Menyeduh Kopi Luwak Hasil Panen Petani Samarinda



KONTAN.CO.ID - SAMARINDA. Kini Anda bisa menikmati kopi asli Samarinda. Kopi tersebut hasil panen dari kelompok tani kopi di Desa Prangat Baru, Kecamatan Marangkayu, Kutai Kartanagara. 

Tak sembarang kopi, kelompok tani tersebut menghasilkan kopi panenan hewan luwak dari bibit liberika. Sejatinya, kelompok tani ini baru terbentuk pada tahun 2020. Kebun kopi ini hasil asuhan Pertamina Hulu Kalimantan Timur. 

"Semula di sini cuma ada dua hektar lahan kopi tapi kini tiap orang anggota ikut dalam menanam kopi," kata Rindoni, Ketua Kelompok Tani Kampung Kopi Luwak di Desa Prangat Baru. 


Hingga kemarin, jumlah anggota Kelompok Tani Kampung Kopi Luwak sebanyak 34 orang. Namun sejak tahun 2021, anggota kelompok tani tersebut baru menanam 4.070 bibit kopi liberika seluas 4 hektar di lahan milik 15 anggota. 

Baca Juga: Insentif Migas Ikut Dorong Kinerja Hulu Pertamina

"Satu pohon kopi minimal dalam setahun bisa menghasilkan satu kilogram kopi yang sudah disangrai. Harganya lumayan mahal bisa sekitar Rp 800.000 per 100 ons," terang Rindoni. Sayangnya selama ini kopi hasil panen Rindoni dan anggota belum banyak dijual. 

Ini karena mereka baru memulai usaha ini secara komersial.
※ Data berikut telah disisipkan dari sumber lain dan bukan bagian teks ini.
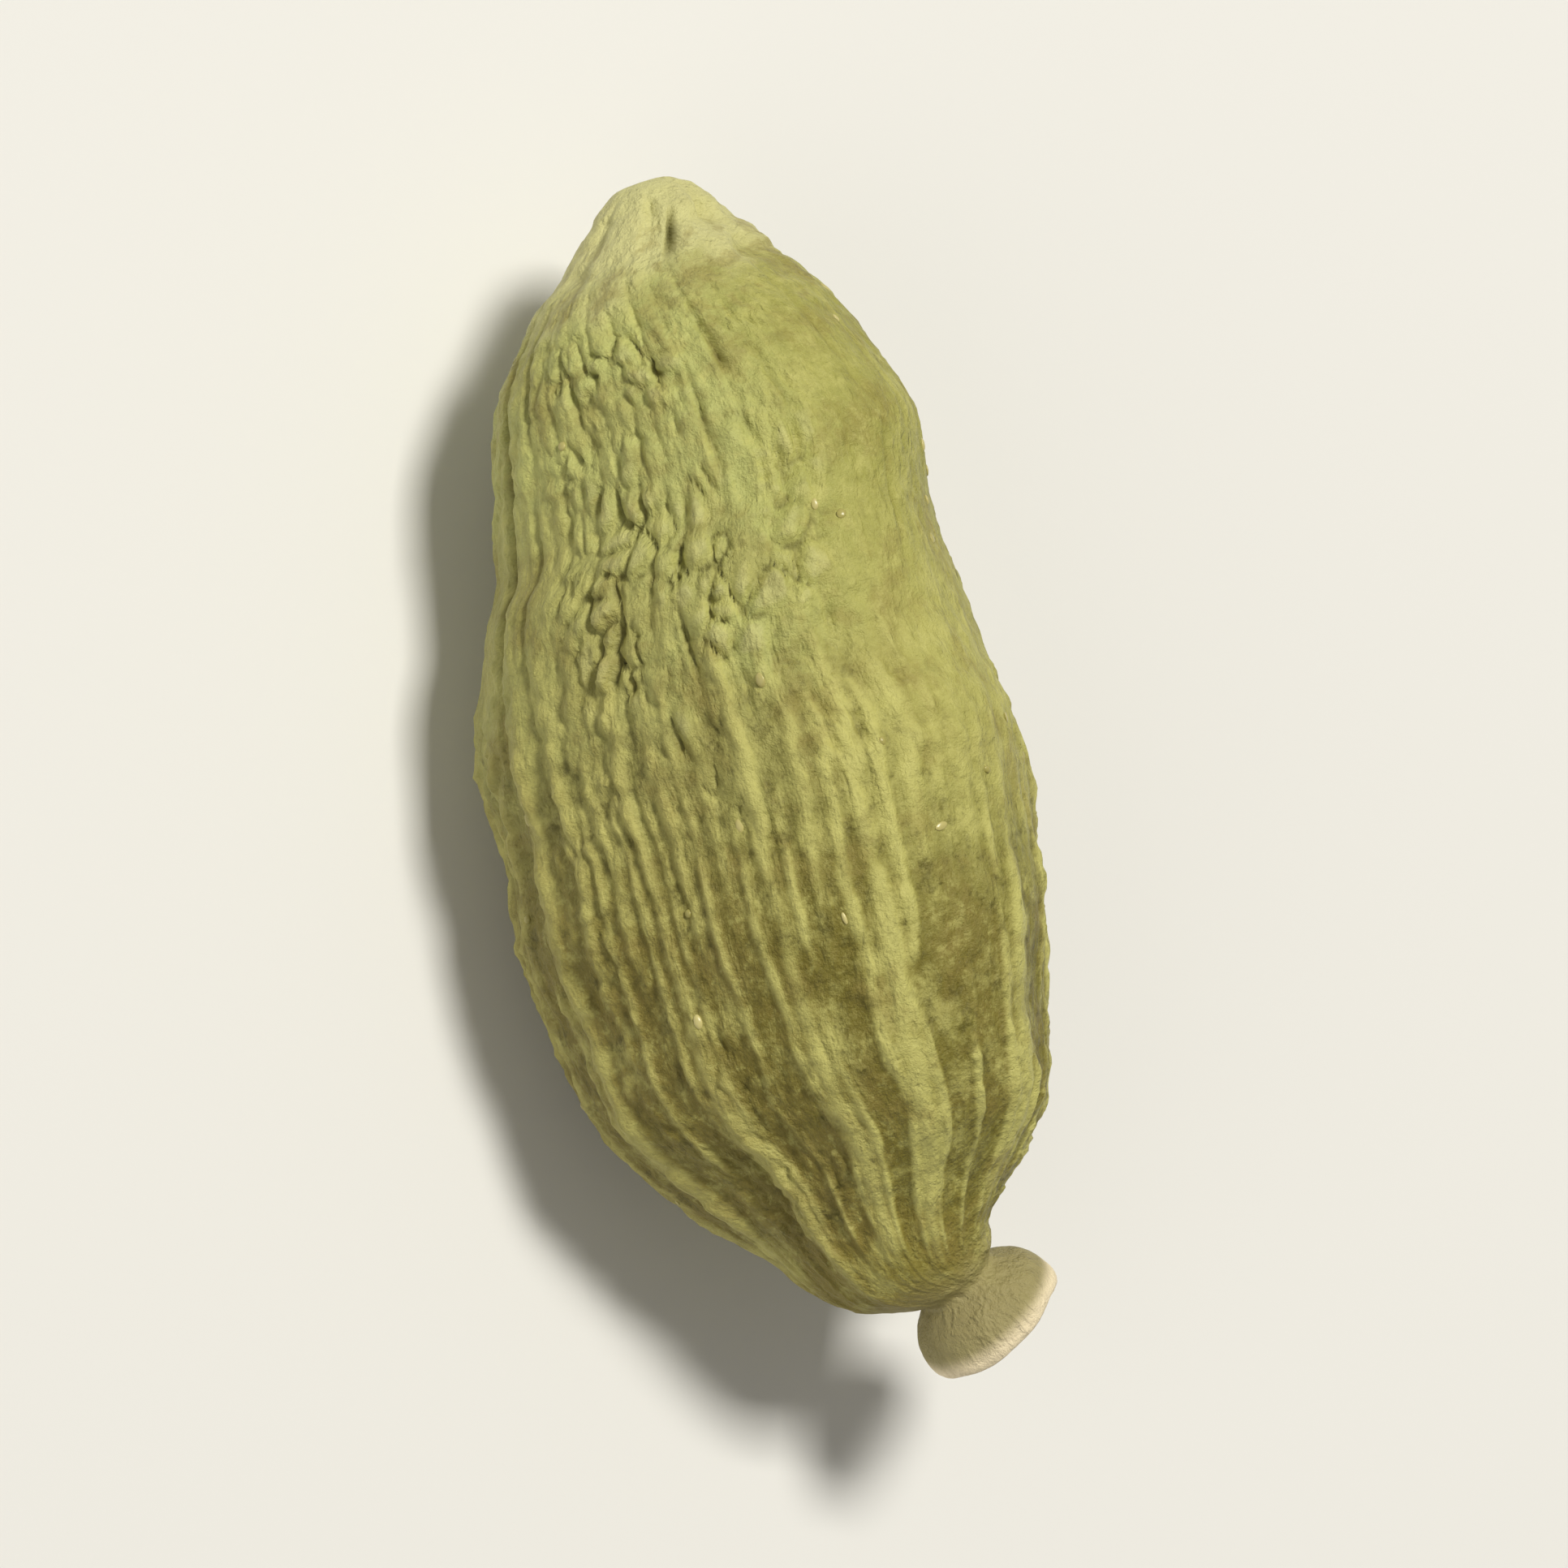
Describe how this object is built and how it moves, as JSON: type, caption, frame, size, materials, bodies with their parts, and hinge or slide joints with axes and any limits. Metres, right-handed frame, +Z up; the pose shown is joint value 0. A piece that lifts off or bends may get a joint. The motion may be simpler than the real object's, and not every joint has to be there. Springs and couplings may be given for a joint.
{
  "type": "green cardamom pod",
  "caption": "Dried green cardamom pod: a closed, ribbed, three-sided capsule with a blunt puckered nub at one end and a short neck with a flared hollow collar at the other.",
  "frame": {"origin": "on the resting plane, under the middle of the pod's bounding box", "axes": "+X along the pod from the blunt nub to the collar, +Z up with the pod lying on one of its three sides, +Y towards the side that the ends curve to"},
  "size_m": [0.018, 0.008, 0.0074],
  "materials": {
    "husk": "dry plant husk, matte to soft satin, olive green with pale straw ends"
  },
  "bodies": {
    "root": {"pod": "husk"}
  },
  "joints": []
}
Rindoni berharap panen raya akan terjadi pada tahun 2023. "Pasar sebenarnya banyak, beberapa kali kami mengirim kopi hasil panen kami ke Jawa dan Sumatra tapi jumlahnya masih beberapa kilo saja," kata dia. 

Fitriati, Kepala Desa Prangat Baru bahkan bilang hotel di sekitaran Kalimantan Timur ini mau menerima kopi hasil panen Rindoni dan anggota. "Hanya saja saya ingin kelompok tani konsisten dulu dalam memproduksi kopi," terang dia. 

Maklum, semula petani kopi di desa ini adalah petani karet. Hingga sekarang pun sifat pohon kopi yang ada di wilayah Prangat juga masih memanfaatkan lahan perkebunan karet. Hanya saja, harga karet ini tidak bisa ditentukan oleh warga sendiri dan harus dijual ke tengkulak. 

Tren penurunan harga karet mentah tentu membuat petani menjadi makin sengsara. Kini harga karet turun menjadi Rp 4.000 per kg dari semula mencapai Rp 14.000 per kg. "Harapannya program ini bisa menambah nilai tambah ekonomi," tutur Fitriati. 

Indra Bayu, Superintendant Production Movement Regional 3 Zona 10, PT Pertamina Hulu Kalimantan Timur (PHKT) Daerah Operasi Bagian Utara (Dobu Field) mengatakan, program yang dilakukan sifatnya hanya membantu. Dengan pemberdayaan kelompok tani yang semula hanya bergantung pada karet, kini bisa diversifikasi ke tanaman kopi.

Untuk itu PHKT mencoba membantu melalui program dengan tajuk Program Kampung Kopi Luwak Desa Prangat Baru (Kapak Prabu). Harapannya kelompok tani tidak hanya menanam kopi dan memanen saja tapi bisa menjaga agar kopi berbuah dengan baik. Apalagi kopi yang dipakai adalah kopi liberika, kopi pertama dan satu-satunya di Kalimantan Timur. 

Baca Juga: Meluwes Coffee, Kopi Luwak Asal Bangli yang Mendunia Lewat Digitalisasi

Dalam upaya pengembangan tersebut, PHKT tidak hanya membantu dengan memberi bibit kopi tapi juga mengikutsertakan petani ke pelatihan kopi di Malabar Mountain Coffe, Kecamatan Pengalengan Jawa Barat. Dari tempat tersebut, banyak petani belajar tentang pengolahan dan penyajian kopi hingga membuat kemasan menarik.

Rindoni mengaku sangat berterimakasih, pasalnya  dari workshop tersebut belajar menyajikan kopi secara menyeluruh. "Sebab ternyata kopi itu tidak boleh sembarangan disangrai dan cara penyajian itu berbeda-beda," ujar dia.